To Dr. Martin Nathan, Tel Aviv, From "Alice," Paris
Front: Tan postcard with neat blue ink cursive script vertically across the page. Some water damage on the lower left side.
Back: Printed red postcard lines. Continuation of message in blue cursive ink on left side. The right side includes the address written in blue and black ink on the printed lines. Printed red stamp of a woman in classical garments holding a torch in the upper righthand corner. Black stamps across the top of the page.
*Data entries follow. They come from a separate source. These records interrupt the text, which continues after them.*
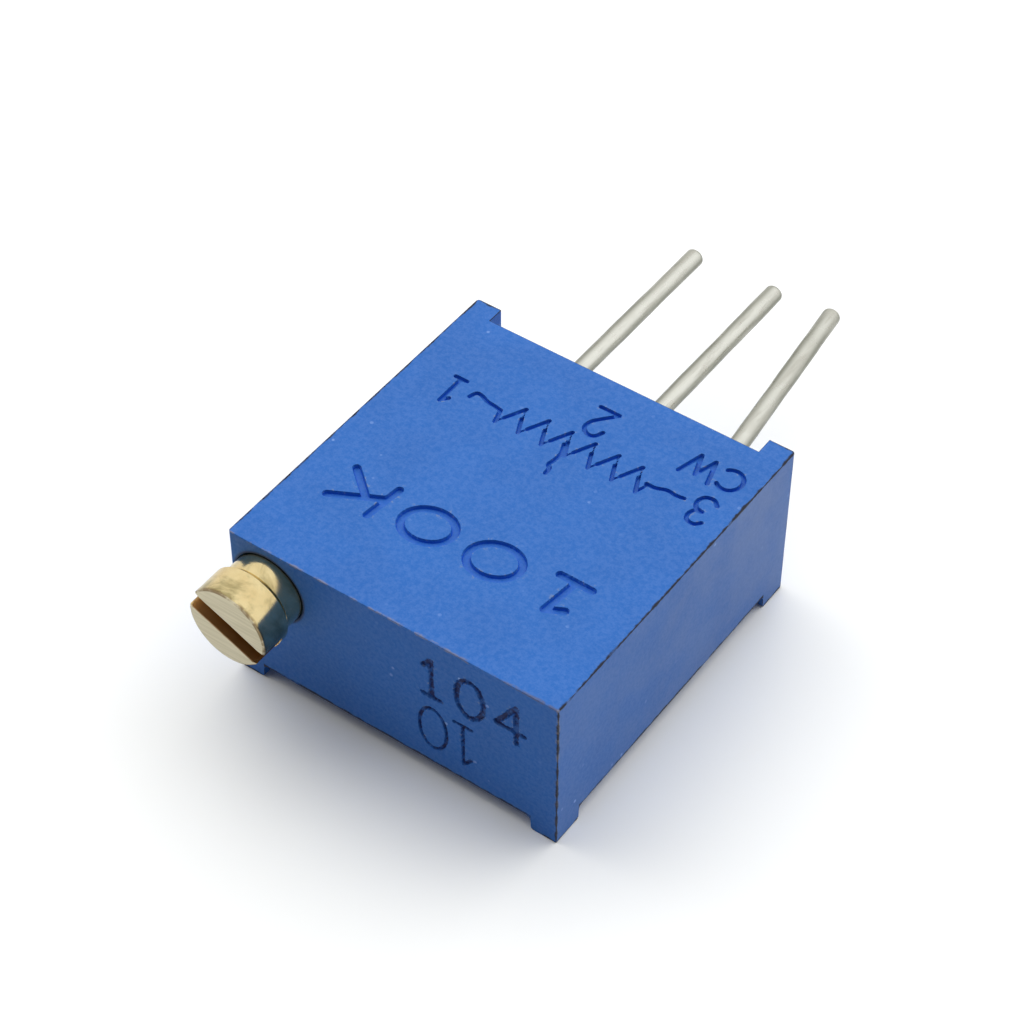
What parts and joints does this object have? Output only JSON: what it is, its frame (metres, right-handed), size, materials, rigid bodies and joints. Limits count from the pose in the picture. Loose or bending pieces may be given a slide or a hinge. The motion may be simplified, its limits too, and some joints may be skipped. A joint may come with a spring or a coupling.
{
  "type": "trimmer potentiometer",
  "caption": "Square multi-turn trimmer potentiometer: blue moulded housing on small feet, slotted brass adjusting screw on one face and round wire pins on the opposite face.",
  "frame": {"origin": "middle of the plane of the four feet, under the middle of the housing", "axes": "+Z out of the marked face, +Y out of the pin side along the pins, +X towards the clockwise end pin"},
  "size_m": [0.0096, 0.0188, 0.0048],
  "materials": {
    "housing_plastic": "moulded blue thermoset, fine matte skin, dark scuffed edges",
    "screw_brass": "turned brass, pale and slightly brushed",
    "seal_rubber": "moulded nitrile rubber",
    "clip_steel": "stamped spring steel",
    "wheel_nylon": "moulded natural nylon",
    "wiper_alloy": "stamped contact spring alloy",
    "alumina": "fired alumina",
    "resistive_ink": "fired cermet film",
    "conductor_ink": "fired silver film",
    "tinned_copper": "dull tinned wire",
    "solder": "satin solder",
    "potting_epoxy": "cast epoxy, smooth, slightly wavy"
  },
  "bodies": {
    "case": {"housing": "housing_plastic", "screw_retainer": "clip_steel", "ceramic_substrate": "alumina", "resistive_track": "resistive_ink", "collector_conductor": "conductor_ink", "end_conductor_1": "conductor_ink", "end_conductor_3": "conductor_ink", "terminal_pin_1": "tinned_copper", "terminal_pin_2": "tinned_copper", "terminal_pin_3": "tinned_copper", "solder_joint_1": "solder", "solder_joint_2": "solder", "solder_joint_3": "solder", "epoxy_seal": "potting_epoxy"},
    "adjuster": {"adjustment_screw": "screw_brass", "shaft_o_ring": "seal_rubber"},
    "rotor": {"worm_wheel": "wheel_nylon", "wiper_contact": "wiper_alloy"}
  },
  "joints": [
    {"name": "adjuster_turn", "type": "hinge", "parent": "case", "child": "adjuster", "pos_m": [-0.00362, 0, 0.00356], "axis": [0, 1, 0], "range_deg": [-4500, 4500]},
    {"name": "rotor_turn", "type": "hinge", "parent": "case", "child": "rotor", "pos_m": [0.00019, -0.00007, 0.00356], "axis": [0, 0, 1], "range_deg": [-140.7, 140.7]}
  ],
  "couplings": [
    {"joint": "rotor_turn", "follows": "adjuster_turn", "ratio": 0.03125}
  ]
}
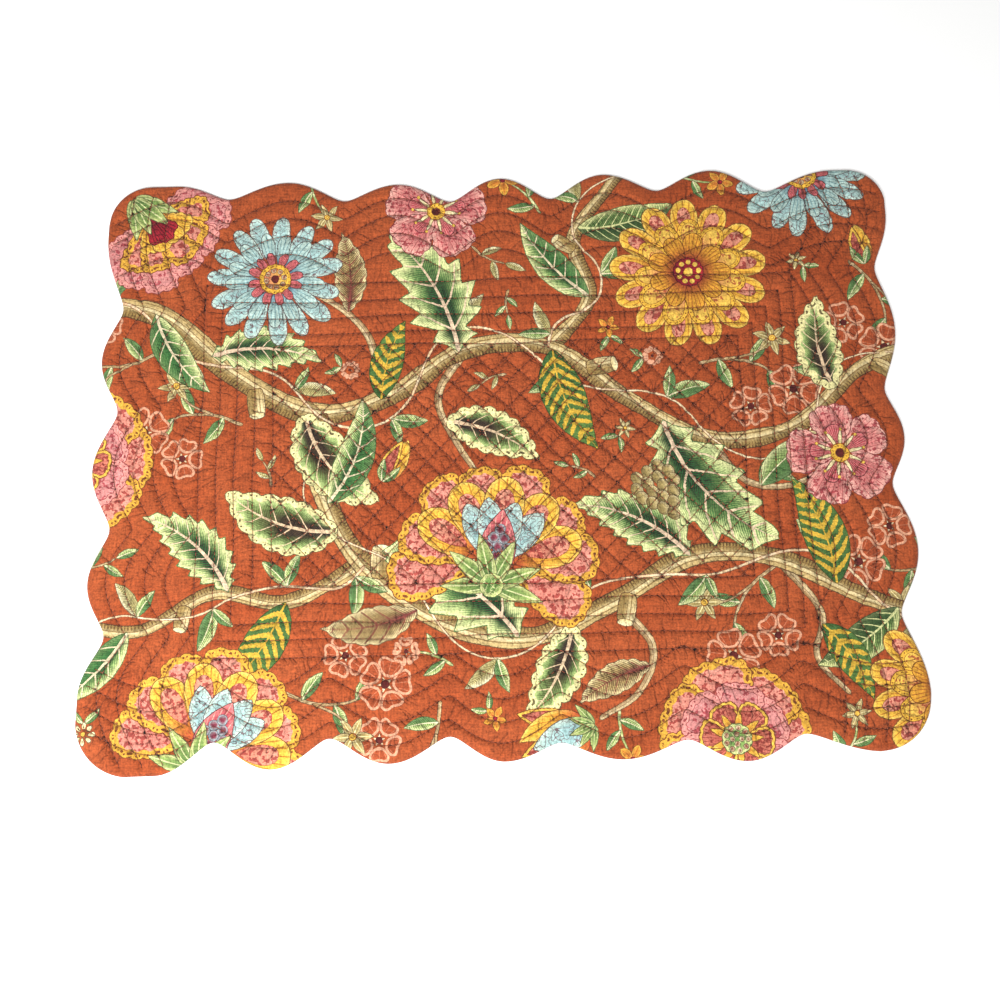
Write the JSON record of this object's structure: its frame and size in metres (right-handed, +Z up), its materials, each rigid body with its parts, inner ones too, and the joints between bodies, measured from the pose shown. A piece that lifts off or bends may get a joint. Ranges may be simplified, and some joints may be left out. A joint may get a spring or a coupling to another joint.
{
  "type": "quilted fabric placemat",
  "caption": "Flat rectangular quilted cotton placemat with a scalloped knife edge, echo quilting round the border and a diamond-quilted middle.",
  "frame": {"origin": "middle of the mat's box on the surface that it lies on", "axes": "+X along the long side, +Y towards the back edge, +Z up through the printed top"},
  "size_m": [0.4606, 0.3412, 0.0033],
  "materials": {
    "printed_cotton": "printed plain-weave cotton, matt, washed soft, burnt-orange ground with a many-coloured flower print"
  },
  "bodies": {
    "root": {"quilted_mat": "printed_cotton"}
  },
  "joints": []
}
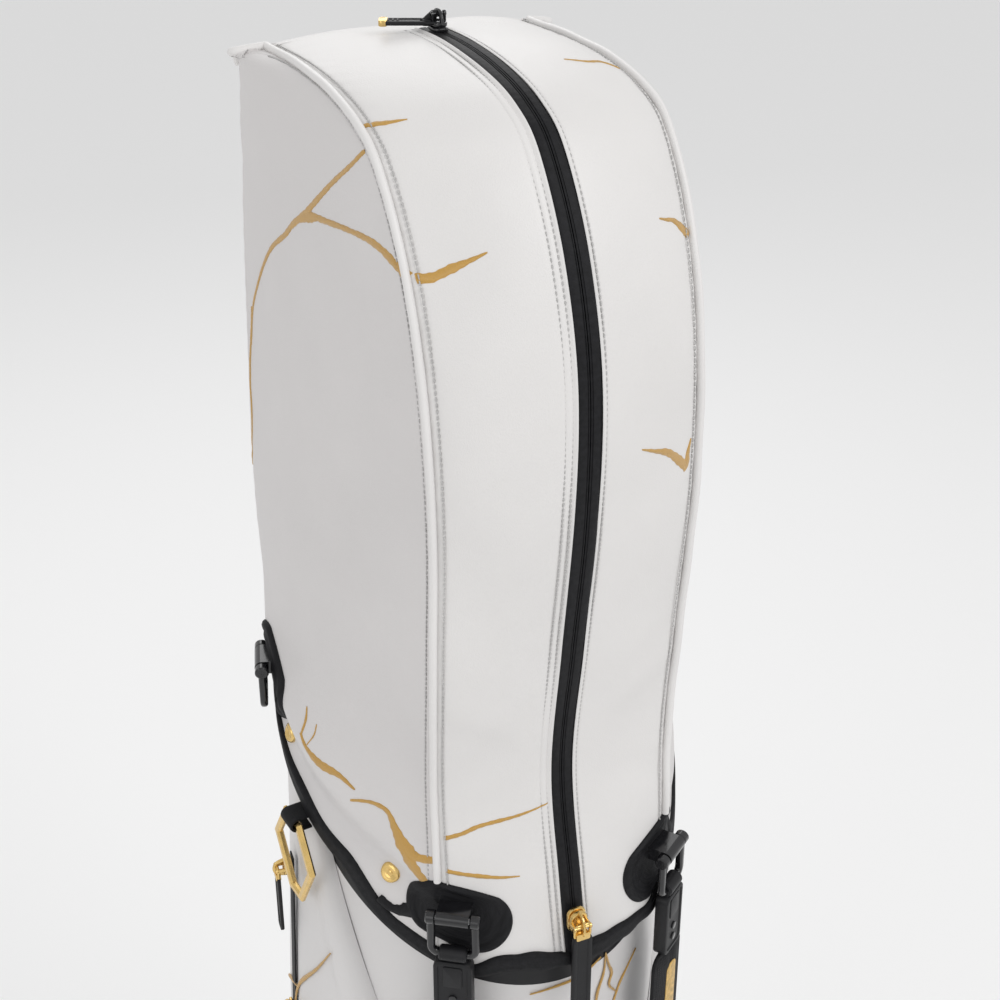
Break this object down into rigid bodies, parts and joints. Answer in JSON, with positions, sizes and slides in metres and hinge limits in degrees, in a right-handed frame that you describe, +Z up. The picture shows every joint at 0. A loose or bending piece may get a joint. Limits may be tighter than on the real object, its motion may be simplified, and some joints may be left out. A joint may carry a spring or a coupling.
{
  "type": "golf staff bag",
  "caption": "Upright golf staff bag with a zipped club hood, slanted moulded top, hinged strap rings, padded straps and side, ball and accessory pockets.",
  "frame": {"origin": "centre of the base pad on the floor, on the bag's upright axis", "axes": "+Z up, -Y towards the hood's zip and the ball pocket, -X towards the bag's left side"},
  "size_m": [0.2882, 0.3501, 1.2684],
  "materials": {
    "pu_leather": "soft satin grain",
    "pu_leather_side": "soft satin grain",
    "pu_leather_body": "soft satin grain",
    "zip_tape": "coated, matt",
    "gold_metal": "polished plate",
    "pull_rubber": "matt",
    "webbing": "woven",
    "moulded_plastic": "fine grain",
    "strap_fabric": "padded mesh",
    "lining_fabric": "woven",
    "foot_rubber": "matt",
    "stay_metal": "drawn",
    "pin_steel": "turned"
  },
  "bodies": {
    "bag": {"back_handle": "strap_fabric", "back_spine": "moulded_plastic", "base_feet": "foot_rubber", "base_tub": "moulded_plastic", "body_shell": "pu_leather_body", "divider_sleeves": "lining_fabric", "hood_back": "pu_leather_side", "hood_front_left": "pu_leather", "hood_front_right": "pu_leather", "hood_hem_band": "webbing", "hood_piping_left": "pu_leather", "hood_piping_right": "pu_leather", "hood_side_left": "pu_leather_side", "hood_side_right": "pu_leather_side", "hood_zip_tape_left": "zip_tape", "hood_zip_tape_right": "zip_tape", "pocket_accessory": "pu_leather_body", "pocket_ball": "pu_leather_body", "pocket_left": "pu_leather_body", "pocket_right": "pu_leather_body", "pocket_zip_tapes": "zip_tape", "port_patches": "pull_rubber", "ring_brackets": "moulded_plastic", "ring_pins": "pin_steel", "snap_caps": "gold_metal", "snap_studs": "pin_steel", "stay_rods": "stay_metal", "strap_anchors": "webbing", "top_cuff": "moulded_plastic", "towel_tab": "pull_rubber"},
    "hood_slider": {"hood_slider": "gold_metal"},
    "hood_pull": {"hood_pull": "pull_rubber"},
    "crown_slider": {"crown_slider": "gold_metal"},
    "crown_pull": {"crown_pull": "pull_rubber"},
    "slider_left_upper": {"slider_left_upper": "gold_metal"},
    "pull_left_upper": {"pull_left_upper": "pull_rubber"},
    "slider_left_lower": {"slider_left_lower": "gold_metal"},
    "pull_left_lower": {"pull_left_lower": "pull_rubber"},
    "slider_right": {"slider_right": "gold_metal"},
    "pull_right": {"pull_right": "pull_rubber"},
    "slider_ball": {"slider_ball": "gold_metal"},
    "pull_ball": {"pull_ball": "pull_rubber"},
    "slider_accessory": {"slider_accessory": "gold_metal"},
    "pull_accessory": {"pull_accessory": "pull_rubber"},
    "ring_front_left": {"ring_front_left": "moulded_plastic"},
    "strap_front_left": {"strap_end_front_left": "moulded_plastic", "strap_front_left": "strap_fabric"},
    "ring_front_right": {"ring_front_right": "moulded_plastic"},
    "strap_front_right": {"strap_end_front_right": "moulded_plastic", "strap_front_right": "strap_fabric"},
    "ring_rear_left": {"ring_rear_left": "moulded_plastic"},
    "ring_rear_right": {"ring_rear_right": "moulded_plastic"},
    "ring_shoulder": {"ring_shoulder": "moulded_plastic"},
    "strap_shoulder": {"strap_end_shoulder": "moulded_plastic", "strap_shoulder": "strap_fabric"},
    "towel_ring": {"towel_ring": "gold_metal"}
  },
  "joints": [
    {"name": "hood_zip_slide", "type": "slide", "parent": "bag", "child": "hood_slider", "axis": [0, 0.2776, 0.9607], "range_m": [0, 0.009]},
    {"name": "hood_pull_swing", "type": "hinge", "parent": "hood_slider", "child": "hood_pull", "pos_m": [0, -0.15014, 0.76474], "axis": [-1, 0, 0], "range_deg": [0, 150]},
    {"name": "crown_zip_slide", "type": "slide", "parent": "bag", "child": "crown_slider", "axis": [0, -0.9999, 0.0164], "range_m": [0, 0.03]},
    {"name": "crown_pull_lift", "type": "hinge", "parent": "crown_slider", "child": "crown_pull", "pos_m": [0, 0.05, 1.26611], "axis": [0.4226, 0.9063, 0], "range_deg": [0, 165]},
    {"name": "zip_left_upper_slide", "type": "slide", "parent": "bag", "child": "slider_left_upper", "axis": [-0.0432, 0.0049, -0.9991], "range_m": [0, 0.0395]},
    {"name": "pull_left_upper_swing", "type": "hinge", "parent": "slider_left_upper", "child": "pull_left_upper", "pos_m": [-0.13814, 0.01909, 0.72792], "axis": [0.1133, 0.9936, 0], "range_deg": [0, 150]},
    {"name": "zip_left_lower_slide", "type": "slide", "parent": "bag", "child": "slider_left_lower", "axis": [-0.0432, 0.0048, -0.9991], "range_m": [0, 0.1645]},
    {"name": "pull_left_lower_swing", "type": "hinge", "parent": "slider_left_lower", "child": "pull_left_lower", "pos_m": [-0.14359, 0.01905, 0.60342], "axis": [0.1096, 0.994, 0], "range_deg": [0, 150]},
    {"name": "zip_right_slide", "type": "slide", "parent": "bag", "child": "slider_right", "axis": [0.0432, 0.0049, -0.9991], "range_m": [0, 0.289]},
    {"name": "pull_right_swing", "type": "hinge", "parent": "slider_right", "child": "pull_right", "pos_m": [0.13814, 0.01909, 0.72792], "axis": [0.1133, -0.9936, 0], "range_deg": [0, 150]},
    {"name": "zip_ball_slide", "type": "slide", "parent": "bag", "child": "slider_ball", "axis": [0, 0, -1], "range_m": [0, 0.243]},
    {"name": "pull_ball_swing", "type": "hinge", "parent": "slider_ball", "child": "pull_ball", "pos_m": [-0.04482, -0.17186, 0.3495], "axis": [-0.956, 0.2934, 0], "range_deg": [0, 150]},
    {"name": "zip_accessory_slide", "type": "slide", "parent": "bag", "child": "slider_accessory", "axis": [0, 0, -1], "range_m": [0, 0.1065]},
    {"name": "pull_accessory_swing", "type": "hinge", "parent": "slider_accessory", "child": "pull_accessory", "pos_m": [-0.01829, -0.16136, 0.5375], "axis": [-0.9909, 0.1344, 0], "range_deg": [0, 150]},
    {"name": "ring_front_left_swing", "type": "hinge", "parent": "bag", "child": "ring_front_left", "pos_m": [-0.07441, -0.1262, 0.77985], "axis": [-0.8129, 0.5824, 0], "range_deg": [0, 80]},
    {"name": "strap_front_left_swing", "type": "hinge", "parent": "ring_front_left", "child": "strap_front_left", "pos_m": [-0.07441, -0.1262, 0.75285], "axis": [-0.8129, 0.5824, 0], "range_deg": [0, 80]},
    {"name": "ring_front_right_swing", "type": "hinge", "parent": "bag", "child": "ring_front_right", "pos_m": [0.07441, -0.1262, 0.77985], "axis": [-0.8129, -0.5824, 0], "range_deg": [0, 80]},
    {"name": "strap_front_right_swing", "type": "hinge", "parent": "ring_front_right", "child": "strap_front_right", "pos_m": [0.07441, -0.1262, 0.75285], "axis": [-0.8129, -0.5824, 0], "range_deg": [0, 80]},
    {"name": "ring_rear_left_swing", "type": "hinge", "parent": "bag", "child": "ring_rear_left", "pos_m": [-0.12864, 0.05037, 0.87181], "axis": [0.3062, 0.952, 0], "range_deg": [0, 110]},
    {"name": "ring_rear_right_swing", "type": "hinge", "parent": "bag", "child": "ring_rear_right", "pos_m": [0.12864, 0.05037, 0.87181], "axis": [0.3062, -0.952, 0], "range_deg": [0, 110]},
    {"name": "ring_shoulder_swing", "type": "hinge", "parent": "bag", "child": "ring_shoulder", "pos_m": [0.07505, 0.12574, 0.79894], "axis": [0.8096, -0.587, 0], "range_deg": [0, 80]},
    {"name": "strap_shoulder_swing", "type": "hinge", "parent": "ring_shoulder", "child": "strap_shoulder", "pos_m": [0.07505, 0.12574, 0.77194], "axis": [0.8096, -0.587, 0], "range_deg": [0, 80]},
    {"name": "towel_ring_swing", "type": "hinge", "parent": "bag", "child": "towel_ring", "pos_m": [-0.13509, -0.0149, 0.79344], "axis": [-0.0902, 0.9959, 0], "range_deg": [0, 110]}
  ]
}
Postcard sent to Dr. Martin Nathan in Tel Aviv, Palestine from "Alice." Alice describes her situation calmly, with a sense of humor, but realistically. She is fearful, and worries about the immediate future. She reports having received her Visa to England on September 1, on the outbreak of war, and left Germany on September 2nd. But she is stuck and cannot continue on her journey to England. She reports that her stay in France is not so pleasant but that she cannot complain because the times are so serious. She is being taken care of by the local Jewish committee and has been provided with shelter. All of her belongings are in England. Nevertheless, there is no place where she is staying to put her things. She states that no one knows what will be. She thinks that her mother was not able to escape. It would take an enmormous sum of money is required to bring her to Alice, and the Committee is not able to help. She asks how Dr. Martin is, and whether they will ever see one another again. She is afraid that this will not happen. Write me, she says, stating that she is so alone, completely dependent on the good will of strangers. One meets people who help but "there are many unpleasant matters." She concludes, "Well, we must go on. Regards to you all. Yours, Alice."